> [WHAT THIS TASK INVOLVES]: Repeat the lines below exactly as written, please, from the line with "2 * pitch, true);" to the line with "obj.parent = None", both lines included, and no others.

[Recorded data]
========================================
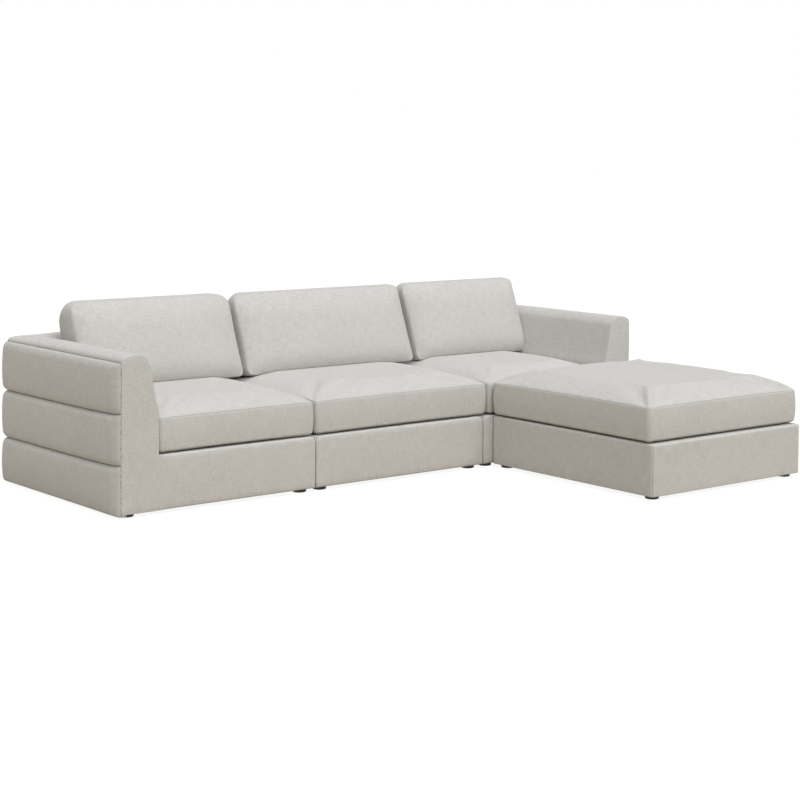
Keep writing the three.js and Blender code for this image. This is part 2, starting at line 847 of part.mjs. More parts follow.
function cornerUnit(side, x, flip) {
  const turn = (geometry) => (flip ? mirrored(geometry, unitWidth / 2) : geometry);
  const put = (piece, geometry, material) =>
    add(`${side}_${piece}`, turn(geometry), material, x - originX, -originY);
  const seat = seatCushion(seatSpans[side], seatY);
  put("frame", cornerFrame(), timber);
  put("webbing", webbing([seatRailOutset, cornerFrameX[1]], webbingY), strapping);
  put("deck_pad", deckPad(cornerDeckX, deckY, innerCornerRadius), fabric);
  put("dust_cover", dustCover(cornerFrameX, unitFrameY, unitFeet, cornerLeg), dustCloth);
  put("front_cover", cornerFrontCover(), fabric);
  put("inner_cover", cornerInnerCover(), fabric);
  levelNames.forEach((name, level) => put(`${name}_roll`, cornerRoll(level), fabric));
  put("seat_cushion", seat, fabric);
  put("back_cushion", backCushion(backSpans[side], seat), fabric);
  unitFeet.forEach((place, i) => put(`foot_${footNames[i]}`, foot(place), plastic));
}

function straightUnit(x) {
  const put = (piece, geometry, material) =>
    add(`middle_${piece}`, geometry, material, x - originX, -originY);
  const seat = seatCushion(seatSpans.middle, seatY);
  put("frame", straightFrame(), timber);
  put("webbing", webbing(straightFrameX, webbingY), strapping);
  put("deck_pad", deckPad(straightFrameX, deckY), fabric);
  put("dust_cover", dustCover(straightFrameX, unitFrameY, unitFeet), dustCloth);
  put("front_cover", straightFrontCover(), fabric);
  put("inner_cover", straightInnerCover(), fabric);
  levelNames.forEach((name, level) => put(`${name}_roll`, straightRoll(level), fabric));
  put("seat_cushion", seat, fabric);
  put("back_cushion", backCushion(backSpans.middle, seat), fabric);
  const names = ["left_front", "left_rear", "right_front", "right_rear"];
  unitFeet.forEach((place, i) => put(`foot_${names[i]}`, foot(place), plastic));
}

// One band sewn round all four sides, open above and below
function ottomanCover() {
  const [halfWidth, halfLength] = [ottomanWidth / 2, ottomanLength / 2];
  const outline = softRectangle(halfWidth, halfLength, coverCorner, 0);
  const block = slab(
    outline.map(([a, b]) => [a + halfWidth, b + halfLength]),
    baseTop - footHeight,
    coverEdge,
  );
  block.translate(0, 0, footHeight + coverEdge);
  const inside = boxSolid(
    [panelThick, ottomanWidth - panelThick],
    [panelThick, ottomanLength - panelThick],
    [footHeight - overrun, baseTop + overrun],
  );
  return toGeometry(toSolid(block).subtract(inside));
}

function ottomanUnit(x, y) {
  const put = (piece, geometry, material) =>
    add(`ottoman_${piece}`, geometry, material, x - originX, y - originY);
  const inset = panelThick + fit;
  const insideX = [inset, ottomanWidth - inset];
  const insideY = [inset, ottomanLength - inset];
  const feet = [footInset, ottomanWidth - footInset].flatMap((a) =>
    [footInset, ottomanLength - footInset].map((b) => [a, b]),
  );
  const cushionX = [-ottomanSeatLap, ottomanWidth - seatSideGap / 2];
  const cushionY = [ottomanSeatInset, ottomanLength + ottomanGap - ottomanSeatClear];
  put("frame", ottomanFrame(insideX, insideY, feet), timber);
  put("webbing", webbing(insideX, insideY), strapping);
  put("deck_pad", deckPad(insideX, insideY), fabric);
  put("dust_cover", dustCover(insideX, insideY, feet), dustCloth);
  put("cover", ottomanCover(), fabric);
  put("cushion", seatCushion(cushionX, cushionY, ottomanCrown), fabric);
  const names = ["left_front", "left_rear", "right_front", "right_rear"];
  feet.forEach((place, i) => put(`foot_${names[i]}`, foot(place), plastic));
}

cornerUnit("left", 0, false);
straightUnit(pitch);
cornerUnit("right", 2 * pitch, true);
ottomanUnit(ottomanX, ottomanFront);

[
  ["left", unitWidth],
  ["right", pitch + unitWidth],
].forEach(([name, x]) => {
  add(`${name}_connector_tongue`, connectorTongue(x), steel, -originX, -originY);
  add(`${name}_connector_sleeve`, connectorSleeve(x), steel, -originX, -originY);
});

export default sofa;
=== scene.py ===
"""Looks of a low modular sofa: padded rolls and covers, loose cushions, feet, underside and studio."""
import json
import math
from functools import partial
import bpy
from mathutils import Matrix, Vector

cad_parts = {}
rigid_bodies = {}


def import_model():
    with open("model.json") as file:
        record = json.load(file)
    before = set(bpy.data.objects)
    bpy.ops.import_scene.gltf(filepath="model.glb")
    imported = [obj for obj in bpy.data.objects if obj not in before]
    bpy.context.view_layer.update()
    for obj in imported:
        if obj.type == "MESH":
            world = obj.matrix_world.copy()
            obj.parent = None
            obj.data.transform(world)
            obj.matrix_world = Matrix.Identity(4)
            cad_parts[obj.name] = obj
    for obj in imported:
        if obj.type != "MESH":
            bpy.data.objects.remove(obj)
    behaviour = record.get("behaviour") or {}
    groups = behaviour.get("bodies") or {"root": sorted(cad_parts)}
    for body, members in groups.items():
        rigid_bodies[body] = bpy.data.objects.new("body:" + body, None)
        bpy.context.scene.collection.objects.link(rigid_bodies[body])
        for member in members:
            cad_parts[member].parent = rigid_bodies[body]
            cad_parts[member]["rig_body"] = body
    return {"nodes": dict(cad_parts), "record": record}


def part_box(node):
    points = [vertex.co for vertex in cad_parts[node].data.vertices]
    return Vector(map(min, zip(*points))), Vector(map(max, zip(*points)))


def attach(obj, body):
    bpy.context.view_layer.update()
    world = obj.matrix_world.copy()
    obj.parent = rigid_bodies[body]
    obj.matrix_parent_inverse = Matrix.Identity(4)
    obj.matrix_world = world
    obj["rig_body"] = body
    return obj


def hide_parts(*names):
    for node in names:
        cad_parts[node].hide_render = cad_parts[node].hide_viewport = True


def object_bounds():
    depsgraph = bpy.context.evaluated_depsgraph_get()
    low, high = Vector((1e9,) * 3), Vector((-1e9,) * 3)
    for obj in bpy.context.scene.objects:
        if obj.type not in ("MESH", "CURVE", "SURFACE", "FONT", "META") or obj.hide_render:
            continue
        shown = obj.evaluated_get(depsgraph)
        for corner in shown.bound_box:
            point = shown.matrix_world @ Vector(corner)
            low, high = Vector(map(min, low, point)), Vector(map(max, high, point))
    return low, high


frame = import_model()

from types import SimpleNamespace

import bmesh
import bpy
from bpy.props import FloatProperty, FloatVectorProperty, PointerProperty
from mathutils import Matrix, Vector, noise
from mathutils.bvhtree import BVHTree

bl_info = {
    "name": "Modular sofa",
    "version": (1, 0, 0),
    "blender": (4, 5, 0),
    "location": "3D View > Sidebar > Sofa",
    "description": "Dresses the packed frame of a modular sofa in padded cloth, and lights it",
    "category": "Object",
}

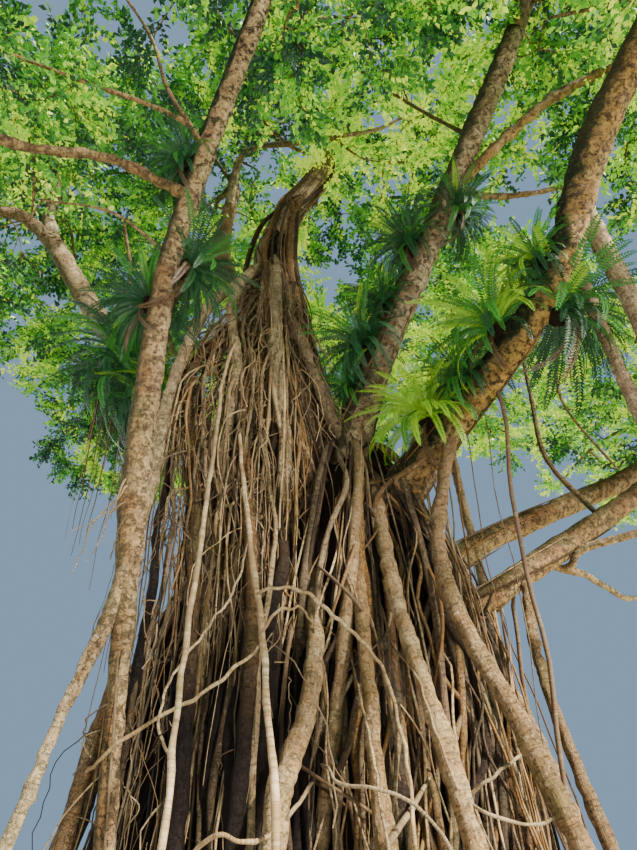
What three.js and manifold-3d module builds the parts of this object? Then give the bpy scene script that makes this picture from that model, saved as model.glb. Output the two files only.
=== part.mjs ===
========================================
> [RESPONSE]:
cornerUnit("right", 2 * pitch, true);
ottomanUnit(ottomanX, ottomanFront);

[
  ["left", unitWidth],
  ["right", pitch + unitWidth],
].forEach(([name, x]) => {
  add(`${name}_connector_tongue`, connectorTongue(x), steel, -originX, -originY);
  add(`${name}_connector_sleeve`, connectorSleeve(x), steel, -originX, -originY);
});

export default sofa;
=== scene.py ===
"""Looks of a low modular sofa: padded rolls and covers, loose cushions, feet, underside and studio."""
import json
import math
from functools import partial
import bpy
from mathutils import Matrix, Vector

cad_parts = {}
rigid_bodies = {}


def import_model():
    with open("model.json") as file:
        record = json.load(file)
    before = set(bpy.data.objects)
    bpy.ops.import_scene.gltf(filepath="model.glb")
    imported = [obj for obj in bpy.data.objects if obj not in before]
    bpy.context.view_layer.update()
    for obj in imported:
        if obj.type == "MESH":
            world = obj.matrix_world.copy()
            obj.parent = None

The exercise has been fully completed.